Brian is a Strategy Advisor in Consumer Products & Retail and Founder of Behavioural Strategy Group and Stratecution. He is also Coauthor of the 5th best global business book 2016 (Decision Strategy according to Børsen).
70% of strategies fail for various reasons. These vary from the misinterpretation of an opportunity due to its design failure to a lack of competencies, follow ups or adjustments to external changes.
The reasons for this are well-known from behavioural economics:
Humans are hardwired to focus narrowly. Once they fall in love with an idea, they stop looking for disconfirming evidence - particularly if the idea came from the top. Then, they build unrealistic plans, stick with the status quo and then never look back.
How to implement a Successful Strategy Once an idea forms, it is essential to broaden your perspective with, for example, a megatrend analysis or stretch targets. You can also compare several endeavours simultaneously to avoid the tendency to misinterpret an opportunity, a market, or a product and get the leadership team on the same page.
1. Make an unbiased decision using tools like crowdsourcing, iterative and coherent methodologies, or a predefined selection criteria and core priorities to avoid design failures, particularly from a confirmation bias.

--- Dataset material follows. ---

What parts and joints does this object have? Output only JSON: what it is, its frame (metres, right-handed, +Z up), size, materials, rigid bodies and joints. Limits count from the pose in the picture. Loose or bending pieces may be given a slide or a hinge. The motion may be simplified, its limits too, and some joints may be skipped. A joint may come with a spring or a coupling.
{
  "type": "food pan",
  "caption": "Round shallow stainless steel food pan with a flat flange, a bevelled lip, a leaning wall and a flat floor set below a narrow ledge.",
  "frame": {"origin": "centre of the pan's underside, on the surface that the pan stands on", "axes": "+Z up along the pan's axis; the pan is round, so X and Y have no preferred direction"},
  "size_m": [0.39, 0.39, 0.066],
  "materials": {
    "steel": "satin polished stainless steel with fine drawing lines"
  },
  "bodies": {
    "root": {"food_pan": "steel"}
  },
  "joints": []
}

2. Dive deeper into areas where more, or contradicting evidence is needed to avoid the overconfidence that leads to poor budgets and unrealistic timelines. Zoom in on a few areas to double check data after making most decisions.
3. Always prepare to be wrong, and run a pre-mortem process to identify potential challenges. Test the strategy incrementally and set up an early warning system before diving in deeper.
As a result, in the short term you achieve a unique, solid and fast strategy backed by an aligned team, thus substantially increasing its likelihood of success.